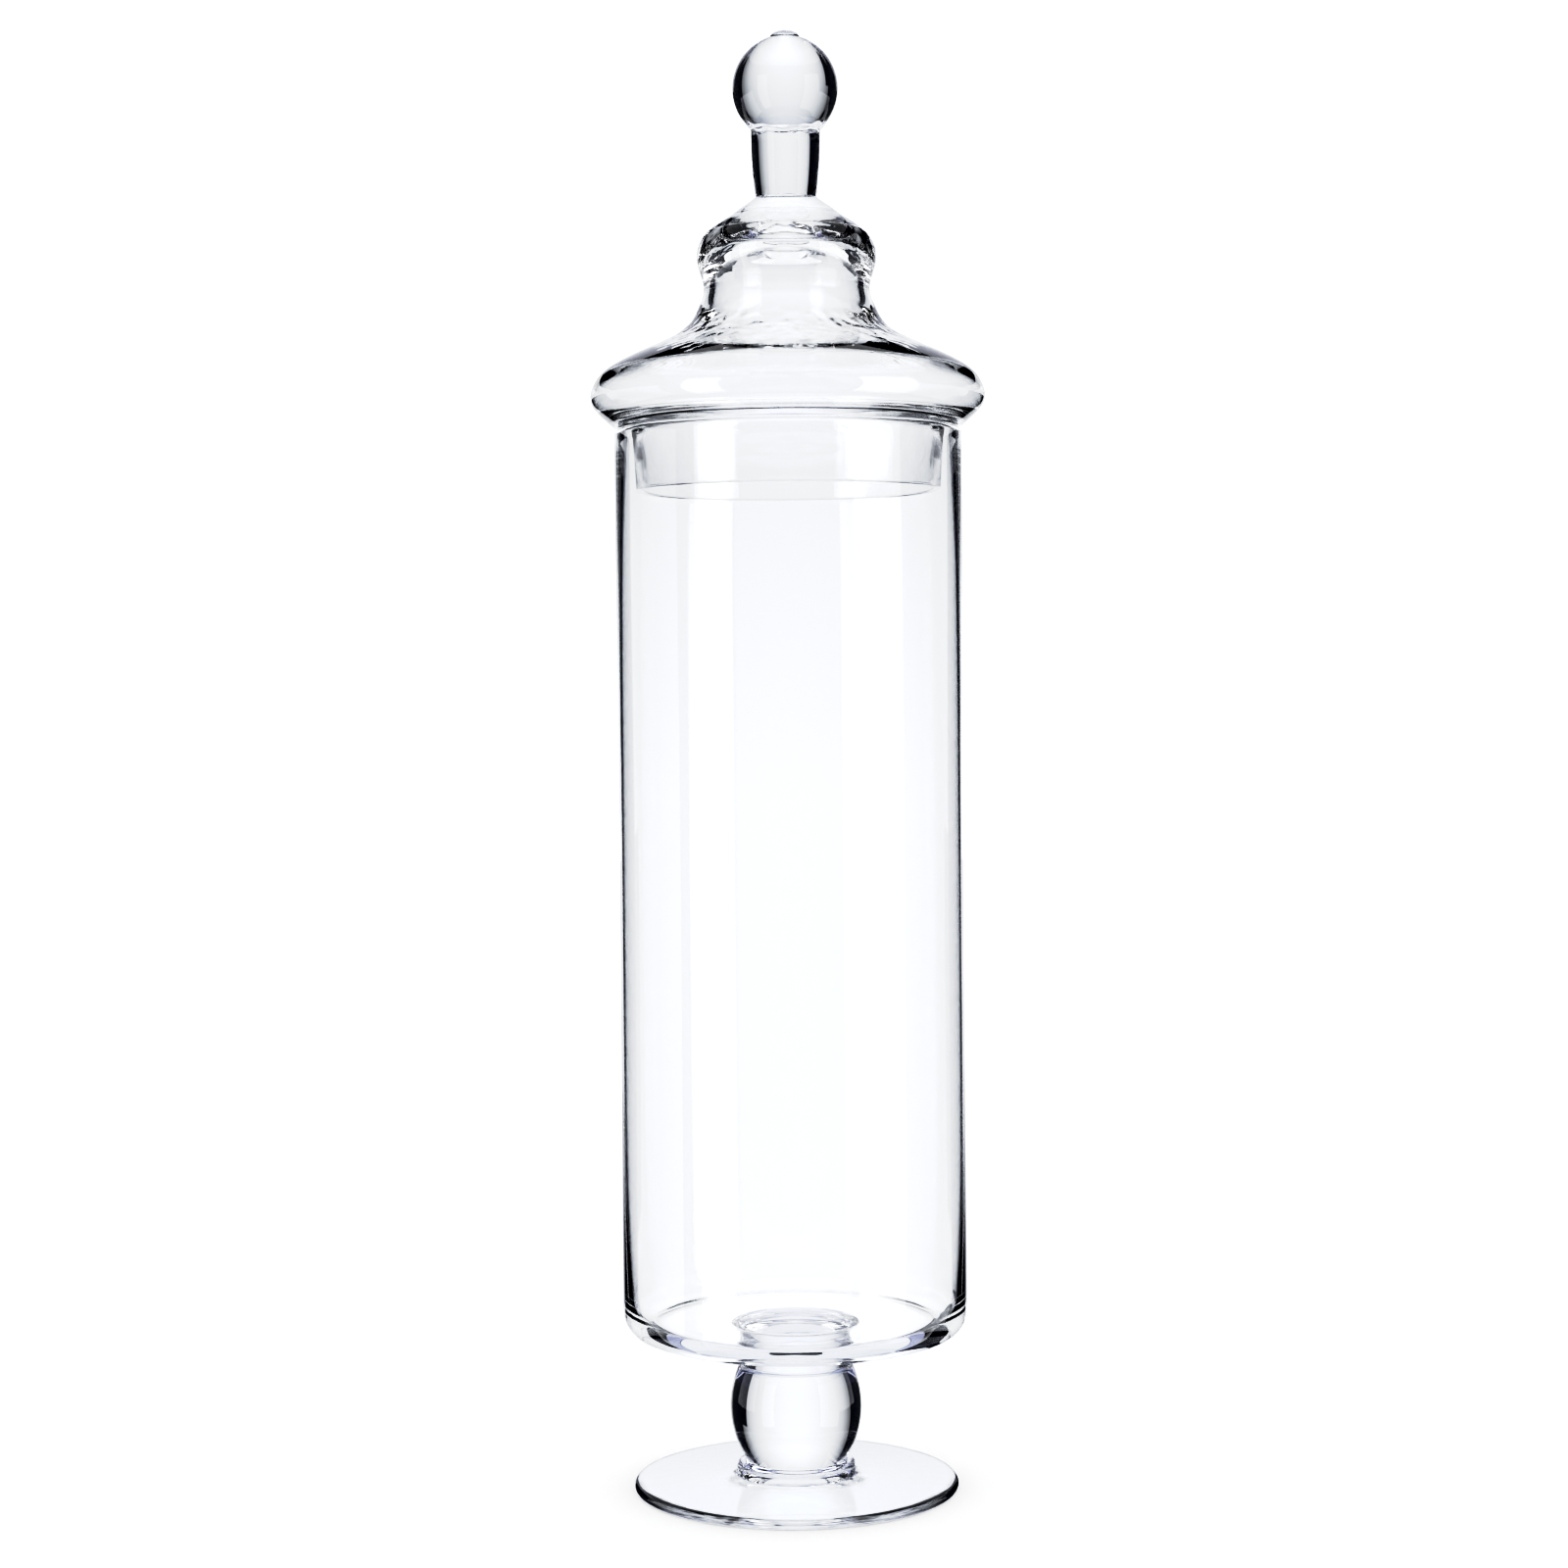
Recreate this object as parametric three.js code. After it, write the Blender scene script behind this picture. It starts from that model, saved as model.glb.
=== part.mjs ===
/**
 * Tall footed display jar of clear hand-worked glass, with a lift-off lid.
 *
 * Millimetres, +Z up. The origin is the centre of the circle that the foot stands on.
 * Every sub-part is one gather of glass, turned about the Z axis. Gathers that are fused
 * hot keep a hair of clearance, so that each stays a solid of its own.
 */
import * as THREE from 'three';

// Facets round the axis, and steps along a curve.
const FACETS_WIDE = 40;
const FACETS_SLIM = 28;
const STEPS_COARSE = 2;
const STEPS_FINE = 7;

const SEAM = 0.3; // clearance between two gathers, and between the lid and the rim

// Foot: a low cone of even thickness, which stands on a flat ring at its rounded edge.
const FOOT_RADIUS = 57;
const FOOT_EDGE = 1.6; // half the thickness of the edge
const FOOT_HUB = 7; // height of its top at the middle
const FOOT_CONE_TOP = 24; // radius at which the cone ends and the middle begins
const KICK_RADIUS = 51.5; // inner radius of the ring that it stands on
const KICK_DEPTH = 2.8;

// Lower wafer, solid ball and upper wafer, which join the foot to the body.
const LOWER_WAFER_RADIUS = 20.6;
const LOWER_WAFER_TOP = 10;
const KNOP_RADIUS = 23.1;
const KNOP_HALF_HEIGHT = 28.5;
const KNOP_CENTRE = 29;
const KNOP_TOP = 43.6;
const UPPER_WAFER_WAIST = 19.2;
const UPPER_WAFER_FLARE = 22.5;

// Body: a long blown cylinder, thick at its mouth and floor and thin half-way up.
const BODY_BOTTOM = 54.5;
const BODY_RADIUS = 60.2;
const BODY_WAIST = 59.8;
const BODY_CORNER = 8.4;
const FLOOR_TOP = 57.5;
const FLOOR_BUMP = 0.3; // rise of the floor over the upper wafer
const RIM_TOP = 370.7;
const RIM_WALL = 3.4;

// Lid: dome, hollow rolled flange and plug, blown as one wall.
const PLUG_BOTTOM = 350;
const PLUG_RADIUS = 53.1;
const PLUG_WALL = 2.2;
const LID_SEAT = RIM_TOP + SEAM;
const FLANGE_RADIUS = 68.5;
const FLANGE_CENTRE = 382;
const DOME_WAIST = 28.8;
const DOME_TOP = 439.1;
const DOME_CEILING = 436;

// Finial: shoulder, stem, collar, ball and the pip where the ball was cracked off.
const STEM_FOOT = 450.5;
const STEM_TOP = 473.6;
const STEM_WAIST = 10.6;
const STEM_RADIUS = 12;
const COLLAR_TOP = 476.1;
const COLLAR_RADIUS = 13.3;
const BALL_RADIUS = 18.3;
const BALL_CENTRE = 488;
const BALL_TOP = 505.4;
const PIP_RADIUS = 5.1;
const TOTAL_HEIGHT = 508;

const clearGlass = new THREE.MeshStandardMaterial({
  color: 0xf0f4f8,
  roughness: 0.03,
  metalness: 0,
  transparent: true,
  opacity: 0.35,
});

const point = (radius, height) => new THREE.Vector2(radius, height);

/** Angle, on an upright ellipse of this half height, of the place this far above its centre. */
const climb = (rise, halfHeight) => Math.asin(rise / halfHeight);

/** Turns an outline about Z. It runs up the outside and down the inside, and ends on the axis. */
function turned(name, outline, facets, steps) {
  const tiny = 1e-6;
  const drawn = outline.getPoints(steps);
  const kept = drawn.filter((p, i) => i === 0 || p.distanceTo(drawn[i - 1]) > tiny);
  const onAxis = kept.map((p) => point(Math.max(p.x, 0) < tiny ? 0 : p.x, p.y));
  const geometry = new THREE.LatheGeometry(onAxis, facets);
  geometry.rotateX(Math.PI / 2);
  const mesh = new THREE.Mesh(geometry, clearGlass.clone());
  mesh.name = name;
  return mesh;
}

function jarFoot() {
  const flat = FOOT_RADIUS - FOOT_EDGE;
  const outline = new THREE.Path();
  outline.moveTo(0, KICK_DEPTH);
  outline.lineTo(FOOT_CONE_TOP - 2, KICK_DEPTH);
  outline.quadraticCurveTo(FOOT_CONE_TOP, KICK_DEPTH, FOOT_CONE_TOP + 2, KICK_DEPTH - 0.2);
  outline.lineTo(KICK_RADIUS, 0);
  outline.lineTo(flat, 0);
  outline.absarc(flat, FOOT_EDGE, FOOT_EDGE, -Math.PI / 2, Math.PI / 2, false);
  outline.lineTo(KICK_RADIUS, 2 * FOOT_EDGE + 0.2);
  outline.lineTo(FOOT_CONE_TOP, FOOT_HUB - 0.7);
  outline.lineTo(LOWER_WAFER_RADIUS, FOOT_HUB);
  outline.lineTo(0, FOOT_HUB);
  return turned('jar_foot', outline, FACETS_WIDE, STEPS_COARSE);
}

function lowerWafer() {
  const bottom = FOOT_HUB + SEAM;
  const middle = (bottom + LOWER_WAFER_TOP) / 2;
  const inner = LOWER_WAFER_RADIUS - 2;
  const outline = new THREE.Path();
  outline.moveTo(0, bottom);
  outline.lineTo(inner + 0.8, bottom);
  outline.splineThru([point(LOWER_WAFER_RADIUS, middle - 0.4), point(inner, LOWER_WAFER_TOP)]);
  outline.lineTo(0, LOWER_WAFER_TOP);
  return turned('lower_wafer', outline, FACETS_SLIM, STEPS_COARSE);
}

function stemKnop() {
  const bottom = LOWER_WAFER_TOP + SEAM;
  const from = climb(bottom - KNOP_CENTRE, KNOP_HALF_HEIGHT);
  const to = climb(KNOP_TOP - KNOP_CENTRE, KNOP_HALF_HEIGHT);
  const outline = new THREE.Path();
  outline.moveTo(0, bottom);
  outline.lineTo(KNOP_RADIUS * Math.cos(from), bottom);
  outline.absellipse(0, KNOP_CENTRE, KNOP_RADIUS, KNOP_HALF_HEIGHT, from, to, false, 0);
  outline.lineTo(0, KNOP_TOP);
  return turned('stem_knop', outline, FACETS_SLIM, STEPS_FINE);
}

function upperWafer() {
  const bottom = KNOP_TOP + SEAM;
  const top = BODY_BOTTOM - SEAM;
  const outline = new THREE.Path();
  outline.moveTo(0, bottom);
  outline.lineTo(UPPER_WAFER_WAIST + 0.3, bottom);
  outline.splineThru([
    point(UPPER_WAFER_WAIST, bottom + 2.3),
    point(UPPER_WAFER_WAIST + 0.9, top - 2.5),
    point(UPPER_WAFER_FLARE, top),
  ]);
  outline.lineTo(0, top);
  return turned('upper_wafer', outline, FACETS_SLIM, STEPS_COARSE);
}

function jarBody() {
  const flat = BODY_RADIUS - BODY_CORNER;
  const bore = BODY_RADIUS - RIM_WALL;
  const lip = RIM_WALL / 2;
  const outline = new THREE.Path();
  outline.moveTo(0, BODY_BOTTOM);
  outline.lineTo(flat, BODY_BOTTOM);
  outline.absarc(flat, BODY_BOTTOM + BODY_CORNER, BODY_CORNER, -Math.PI / 2, 0, false);
  outline.splineThru([point(BODY_WAIST, 213), point(BODY_RADIUS, RIM_TOP - lip)]);
  outline.absarc(BODY_RADIUS - lip, RIM_TOP - lip, lip, 0, Math.PI, false);
  outline.splineThru([
    point(bore + 0.8, 345),
    point(bore + 1.4, 316),
    point(BODY_WAIST - 1.3, 213),
    point(bore + 1.6, 100),
    point(bore + 0.8, 72),
    point(bore - 0.1, 63.6),
    point(bore - 2.4, 59.6),
    point(bore - 7, FLOOR_TOP),
  ]);
  outline.lineTo(UPPER_WAFER_FLARE, FLOOR_TOP);
  outline.quadraticCurveTo(UPPER_WAFER_WAIST, FLOOR_TOP, UPPER_WAFER_WAIST - 4, FLOOR_TOP + FLOOR_BUMP);
  outline.lineTo(0, FLOOR_TOP + FLOOR_BUMP);
  return turned('jar_body', outline, FACETS_WIDE, STEPS_COARSE);
}

function lidShell() {
  const plugBore = PLUG_RADIUS - PLUG_WALL;
  const edge = PLUG_WALL / 2;
  const outline = new THREE.Path();
  outline.moveTo(0, DOME_CEILING);
  outline.splineThru([
    point(15, DOME_CEILING - 0.6),
    point(22.6, 431.6),
    point(25.2, 425.5),
    point(25, 419),
    point(27.2, 411.5),
    point(32.6, 404.8),
    point(42.4, 399.2),
    point(54.6, 393.9),
    point(63.4, 388.9),
    point(67.2, 382),
    point(64.4, 376.4),
    point(56.5, 372.9),
    point(plugBore + 0.9, 367.5),
  ]);
  outline.lineTo(plugBore, PLUG_BOTTOM + edge);
  outline.absarc(PLUG_RADIUS - edge, PLUG_BOTTOM + edge, edge, Math.PI, 2 * Math.PI, false);
  outline.lineTo(PLUG_RADIUS + 0.9, 367.5);
  outline.quadraticCurveTo(PLUG_RADIUS + 1.4, LID_SEAT, PLUG_RADIUS + 3.8, LID_SEAT);
  outline.lineTo(BODY_RADIUS - 0.4, LID_SEAT);
  outline.splineThru([
    point(64.5, 375.2),
    point(67.6, 378.6),
    point(FLANGE_RADIUS, FLANGE_CENTRE),
    point(67.6, 385.6),
    point(64.5, 390),
    point(55.6, 395.5),
    point(43.4, 401),
    point(34.6, 406.4),
    point(30.6, 413),
    point(DOME_WAIST, 419.4),
    point(30.6, 426.5),
    point(30.6, 433.6),
    point(27.2, DOME_TOP),
  ]);
  outline.lineTo(0, DOME_TOP);
  return turned('lid_shell', outline, FACETS_WIDE, STEPS_COARSE);
}

function finialShoulder() {
  const bottom = DOME_TOP + SEAM;
  const outline = new THREE.Path();
  outline.moveTo(0, bottom);
  outline.lineTo(26.6, bottom);
  outline.splineThru([
    point(23.3, 441.8),
    point(18.9, 444.6),
    point(15.6, 447.1),
    point(12.4, 449.3),
    point(11.2, STEM_FOOT),
  ]);
  outline.lineTo(0, STEM_FOOT);
  return turned('finial_shoulder', outline, FACETS_SLIM, STEPS_COARSE);
}

function finialStem() {
  const bottom = STEM_FOOT + SEAM;
  const outline = new THREE.Path();
  outline.moveTo(0, bottom);
  outline.lineTo(STEM_WAIST, bottom);
  outline.splineThru([point(11.6, 460), point(STEM_RADIUS, STEM_TOP)]);
  outline.lineTo(0, STEM_TOP);
  return turned('finial_stem', outline, FACETS_SLIM, STEPS_COARSE);
}

function finialCollar() {
  const bottom = STEM_TOP + SEAM;
  const middle = (bottom + COLLAR_TOP) / 2;
  const outline = new THREE.Path();
  outline.moveTo(0, bottom);
  outline.lineTo(STEM_RADIUS, bottom);
  outline.quadraticCurveTo(COLLAR_RADIUS, bottom, COLLAR_RADIUS, middle);
  outline.quadraticCurveTo(COLLAR_RADIUS, COLLAR_TOP, COLLAR_RADIUS - 0.3, COLLAR_TOP);
  outline.lineTo(0, COLLAR_TOP);
  return turned('finial_collar', outline, FACETS_SLIM, STEPS_COARSE);
}

function finialBall() {
  const bottom = COLLAR_TOP + SEAM;
  const from = climb(bottom - BALL_CENTRE, BALL_RADIUS);
  const to = climb(BALL_TOP - BALL_CENTRE, BALL_RADIUS);
  const outline = new THREE.Path();
  outline.moveTo(0, bottom);
  outline.lineTo(BALL_RADIUS * Math.cos(from), bottom);
  outline.absarc(0, BALL_CENTRE, BALL_RADIUS, from, to, false);
  outline.lineTo(0, BALL_TOP);
  return turned('finial_ball', outline, FACETS_SLIM, STEPS_FINE);
}

function finialPip() {
  const bottom = BALL_TOP + SEAM;
  const outline = new THREE.Path();
  outline.moveTo(0, bottom);
  outline.lineTo(PIP_RADIUS, bottom);
  outline.absellipse(0, bottom, PIP_RADIUS, TOTAL_HEIGHT - bottom, 0, Math.PI / 2, false, 0);
  return turned('finial_pip', outline, FACETS_SLIM, STEPS_COARSE);
}

/** The footed jar, which stands still. */
function jar() {
  const group = new THREE.Group();
  group.add(jarFoot(), lowerWafer(), stemKnop(), upperWafer(), jarBody());
  return group;
}

/** The lid, which lifts straight out of the jar's mouth. */
function lid() {
  const group = new THREE.Group();
  group.add(lidShell(), finialShoulder(), finialStem(), finialCollar(), finialBall(), finialPip());
  return group;
}

const displayJar = new THREE.Group();
displayJar.add(jar(), lid());

export default displayJar;
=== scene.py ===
"""Looks of a tall footed display jar: clear hand-worked glass in a bright-field studio.

The jar is made of gathers of glass that were fused hot. Every gather is one closed mesh, turned about Z,
and it meets its neighbour on a flat seam that light passes straight through. Lengths in the outlines are
in millimetres, and every mesh is in metres.
"""
import logging
import math
from abc import ABC, abstractmethod
from dataclasses import dataclass, field
from enum import Enum
from typing import Iterable, Optional

import bmesh
import bpy
import numpy as np
from mathutils import Matrix, Vector, noise


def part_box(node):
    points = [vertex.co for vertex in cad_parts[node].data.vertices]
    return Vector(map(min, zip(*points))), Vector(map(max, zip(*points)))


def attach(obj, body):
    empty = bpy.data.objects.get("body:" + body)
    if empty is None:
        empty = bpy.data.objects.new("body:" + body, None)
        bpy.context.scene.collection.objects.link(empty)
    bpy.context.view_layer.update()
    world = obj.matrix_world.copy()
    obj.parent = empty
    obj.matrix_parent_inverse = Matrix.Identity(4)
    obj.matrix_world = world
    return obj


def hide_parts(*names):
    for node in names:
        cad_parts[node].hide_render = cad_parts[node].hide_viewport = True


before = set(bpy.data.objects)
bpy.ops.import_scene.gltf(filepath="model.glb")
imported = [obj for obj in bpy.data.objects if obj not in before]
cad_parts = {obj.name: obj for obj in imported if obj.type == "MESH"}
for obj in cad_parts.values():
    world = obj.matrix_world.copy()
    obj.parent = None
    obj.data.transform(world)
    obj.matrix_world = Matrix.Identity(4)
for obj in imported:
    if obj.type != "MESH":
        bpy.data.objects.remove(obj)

LOG = logging.getLogger("display_jar")
MM = 0.001
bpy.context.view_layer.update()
FACETS = 192
FINE_FACETS = 256
COARSE_FACETS = 96
PRINT_CURVE = ((0.033, 0.0023), (0.133, 0.04), (0.263, 0.17), (0.38, 0.38), (0.522, 0.656),
               (0.694, 0.816), (0.787, 0.868), (0.901, 0.926))

Colour = tuple[float, float, float]


class Body(Enum):
    """The two rigid bodies of the jar."""

    JAR = "jar"
    LID = "lid"


class Slot(Enum):
    """The record's finishes."""

    BLOWN = "blown_glass"
    SOLID = "solid_glass"
    FOOT = "foot_glass"
    JOINT = "joint_glass"


# ---- Outlines ----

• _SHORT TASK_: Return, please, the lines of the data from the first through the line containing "import * as THREE from 'three';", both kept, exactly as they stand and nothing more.

• _COMPLETE OUTPUT_:
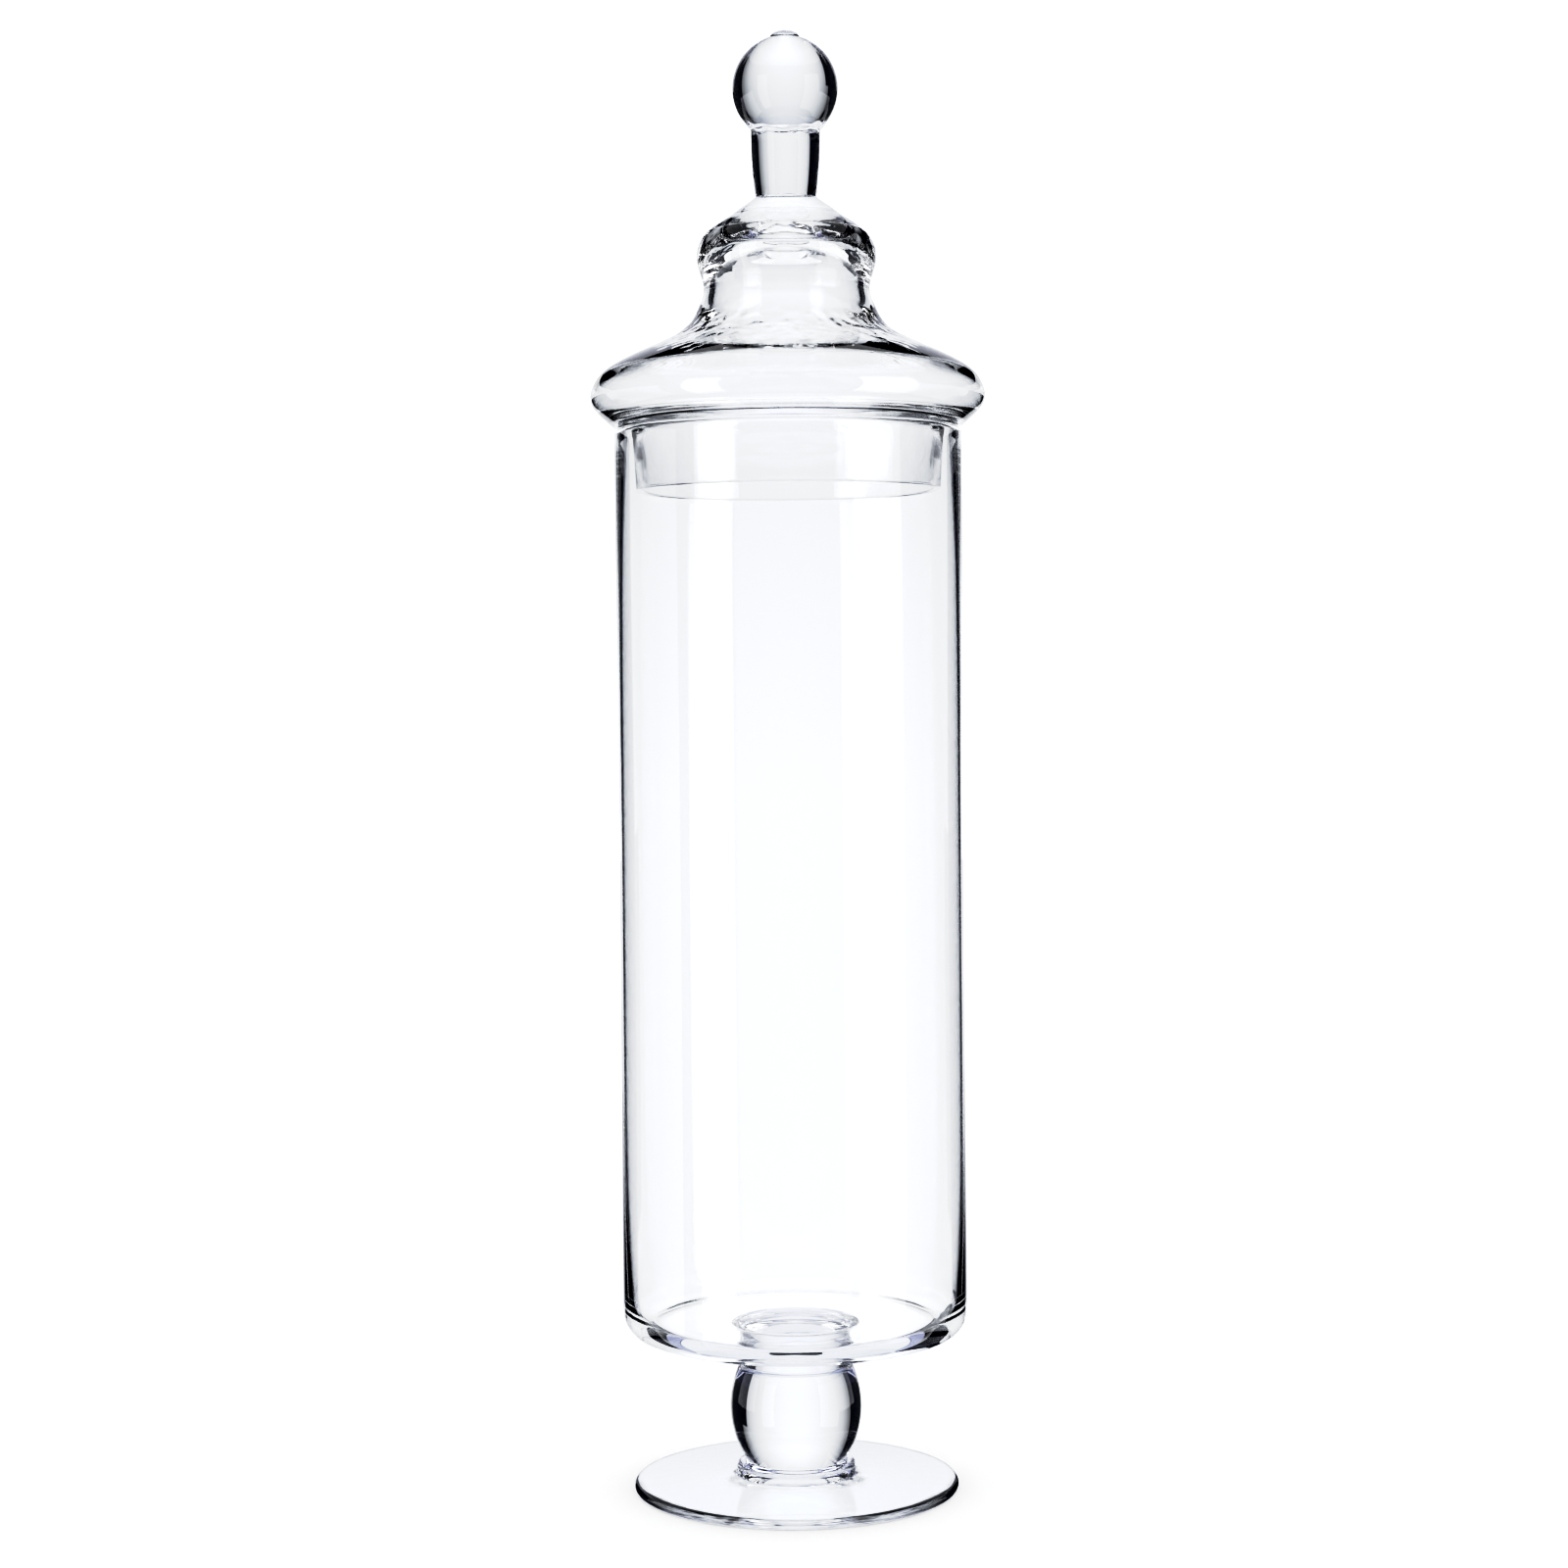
Recreate this object as parametric three.js code. After it, write the Blender scene script behind this picture. It starts from that model, saved as model.glb.
=== part.mjs ===
/**
 * Tall footed display jar of clear hand-worked glass, with a lift-off lid.
 *
 * Millimetres, +Z up. The origin is the centre of the circle that the foot stands on.
 * Every sub-part is one gather of glass, turned about the Z axis. Gathers that are fused
 * hot keep a hair of clearance, so that each stays a solid of its own.
 */
import * as THREE from 'three';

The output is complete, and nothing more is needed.